For the fourth consecutive year, “Businessperson” has been cited as the most popular career choice for American teens.
That’s one of the key findings of an annual survey of teenagers on topics such as career expectations and their opinions about the world of business. The study, the 2006 Junior Achievement Worldwide Interprise Poll on Kids and Careers, also revealed that for the first time in the seven-year history of the survey, salary expectations for young women are on a par with those of young men.
Since first being measured in the 2003 poll, male salary expectations for most jobs have tended to exceed earnings anticipated by female teens. However, in this year’s version, the highest earnings expectations for frequently cited careers, such as business, law, entertainment or medicine, are split fairly evenly between genders.
Over the past four years, the top- 10 career selections have remained fairly constant. “Businessperson” has been the most popular career choice overall for the last four years the poll has been conducted; this year it was selected by 8.7 percent.

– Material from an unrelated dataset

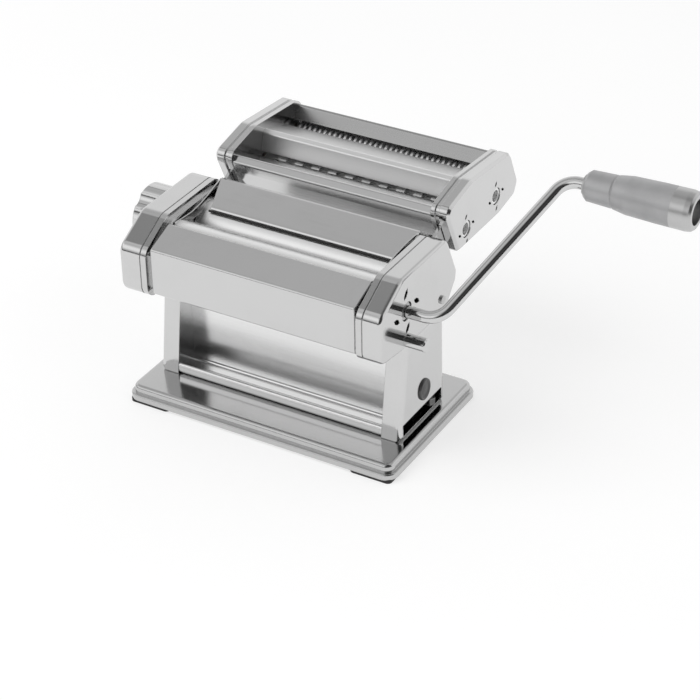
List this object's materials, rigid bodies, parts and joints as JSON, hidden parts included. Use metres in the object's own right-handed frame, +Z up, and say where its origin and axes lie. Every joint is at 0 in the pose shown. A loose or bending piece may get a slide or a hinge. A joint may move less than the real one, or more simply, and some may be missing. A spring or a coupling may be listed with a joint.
{
  "type": "pasta roller machine",
  "caption": "Hand-cranked table-top pasta machine: two smooth rollers with a gap knob, a lift-off cutter attachment with wide and narrow cutters, and a bent pull-out crank with a grip.",
  "frame": {"origin": "middle of the base's footprint at table level", "axes": "+X along the rollers towards the crank, -Y is the front where the sheet comes out, +Z up"},
  "size_m": [0.3625, 0.1998, 0.1875],
  "materials": {
    "chrome_plate": "mirror polished plating",
    "polished_sheet": "bright polished sheet",
    "brushed_steel": "machined",
    "dark_steel": "plain machined",
    "roller_aluminium": "ground and polished",
    "grip_aluminium": "satin light grey",
    "grip_ring": "bright turned",
    "brass": "plain turned",
    "rubber": "matt"
  },
  "bodies": {
    "machine": {"base_plate": "chrome_plate", "rubber_feet": "rubber", "foot_screws": "brushed_steel", "side_frame_left": "chrome_plate", "side_frame_right": "chrome_plate", "pillar_liner_left": "polished_sheet", "pillar_liner_right": "polished_sheet", "back_panel": "polished_sheet", "inner_plate_left": "polished_sheet", "inner_plate_right": "polished_sheet", "end_cover_left": "chrome_plate", "end_cover_right": "chrome_plate", "front_cover": "chrome_plate", "hopper_plate": "polished_sheet", "rear_cover": "polished_sheet", "tie_rods": "brushed_steel", "tie_rod_nuts": "brushed_steel", "front_scraper": "brushed_steel", "rear_scraper": "brushed_steel", "front_bushes": "brass", "motor_post": "chrome_plate", "cover_screws": "brushed_steel", "attachment_rails": "polished_sheet"},
    "front_roller": {"front_roller": "roller_aluminium", "front_roller_shaft": "dark_steel", "drive_socket": "brushed_steel", "front_gear": "dark_steel"},
    "rear_carriage": {"bearing_blocks": "brass"},
    "rear_roller": {"rear_roller": "roller_aluminium", "rear_roller_shaft": "dark_steel", "rear_gear": "dark_steel"},
    "regulator": {"regulator_cam": "dark_steel", "regulator_shaft": "dark_steel", "knob_spring": "dark_steel"},
    "knob": {"regulator_knob": "chrome_plate"},
    "crank": {"crank_rod": "chrome_plate", "crank_washers": "brushed_steel"},
    "grip": {"crank_grip": "grip_aluminium", "grip_end_ring": "grip_ring"},
    "cutter_frame": {"cutter_plate_left": "polished_sheet", "cutter_plate_right": "polished_sheet", "cutter_cover_left": "chrome_plate", "cutter_cover_right": "chrome_plate", "cutter_front_sheet": "polished_sheet", "cutter_middle_sheet": "polished_sheet", "cutter_rear_sheet": "polished_sheet", "cutter_tie_rods": "brushed_steel", "cutter_bushes": "brass", "wide_combs": "brushed_steel", "narrow_combs": "brushed_steel"},
    "wide_driver": {"wide_cutter_driver": "brushed_steel", "wide_driver_gear": "dark_steel"},
    "wide_driven": {"wide_cutter_driven": "brushed_steel", "wide_driven_gear": "dark_steel"},
    "narrow_driver": {"narrow_cutter_driver": "brushed_steel", "narrow_driver_gear": "dark_steel"},
    "narrow_driven": {"narrow_cutter_driven": "brushed_steel", "narrow_driven_gear": "dark_steel"}
  },
  "joints": [
    {"name": "crank_turn", "type": "hinge", "parent": "machine", "child": "front_roller", "pos_m": [0, -0.0273, 0.1107], "axis": [1, 0, 0], "continuous": true},
    {"name": "regulator_turn", "type": "hinge", "parent": "machine", "child": "regulator", "pos_m": [0, 0.0047, 0.1077], "axis": [-1, 0, 0], "range_deg": [0, 270]},
    {"name": "roller_gap", "type": "slide", "parent": "machine", "child": "rear_carriage", "axis": [0, 1, 0], "range_m": [0, 0.0022]},
    {"name": "rear_roller_turn", "type": "hinge", "parent": "rear_carriage", "child": "rear_roller", "pos_m": [0, 0.0087, 0.1107], "axis": [1, 0, 0], "continuous": true},
    {"name": "knob_pull", "type": "slide", "parent": "regulator", "child": "knob", "axis": [-1, 0, 0], "range_m": [0, 0.004], "stiffness_N_per_m": 900, "springref_m": -0.004, "deforming": ["knob_spring"]},
    {"name": "crank_pull", "type": "slide", "parent": "front_roller", "child": "crank", "axis": [1, 0, 0], "range_m": [0, 0.03]},
    {"name": "grip_spin", "type": "hinge", "parent": "crank", "child": "grip", "pos_m": [0.2, 0.066, 0.1744], "axis": [1, 0, 0], "continuous": true},
    {"name": "cutter_lift", "type": "slide", "parent": "machine", "child": "cutter_frame", "axis": [0, -0.4226, 0.9063], "range_m": [0, 0.06]},
    {"name": "wide_turn", "type": "hinge", "parent": "cutter_frame", "child": "wide_driver", "pos_m": [0, 0.0652, 0.1211], "axis": [1, 0, 0], "continuous": true},
    {"name": "wide_driven_turn", "type": "hinge", "parent": "cutter_frame", "child": "wide_driven", "pos_m": [0, 0.0822, 0.1211], "axis": [1, 0, 0], "continuous": true},
    {"name": "narrow_turn", "type": "hinge", "parent": "cutter_frame", "child": "narrow_driver", "pos_m": [0, 0.1075, 0.1248], "axis": [1, 0, 0], "continuous": true},
    {"name": "narrow_driven_turn", "type": "hinge", "parent": "cutter_frame", "child": "narrow_driven", "pos_m": [0, 0.1245, 0.1248], "axis": [1, 0, 0], "continuous": true}
  ],
  "couplings": [
    {"joint": "regulator_turn", "follows": "roller_gap", "rad_per_m": 2142},
    {"joint": "rear_roller_turn", "follows": "crank_turn", "ratio": -1},
    {"joint": "wide_driven_turn", "follows": "wide_turn", "ratio": -1},
    {"joint": "narrow_driven_turn", "follows": "narrow_turn", "ratio": -1}
  ]
}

“Teacher” was the second-highest selection, chosen by 7 percent, moving past “Doctor,” a consistent first or second choice in previous years, which came in third with 6.2 percent, tied with “computer field.”
Another difference in this year’s responses is that female teens appear to be drawn to careers that require more education, and this year they are more confident than males that they can obtain their ideal careers.
The survey showed that just over three-quarters of young women polled-78.2 percent- said they were “definitely” or “pretty sure” they would obtain their ideal job, compared to just over 65 percent of male teens.
Job shadowing is one way teens form their career expectations. Once again this year, JA Worldwide is sponsoring its yearlong Job Shadow initiative, where students venture into the workplace for a day, hosted by adult mentors who teach them about the “world of work.”
JA Worldwide is the world’s largest organization dedicated to educating young people about business, economics and entrepreneurship. Today, it reaches approximately four million students in the United States, plus more than three million students worldwide.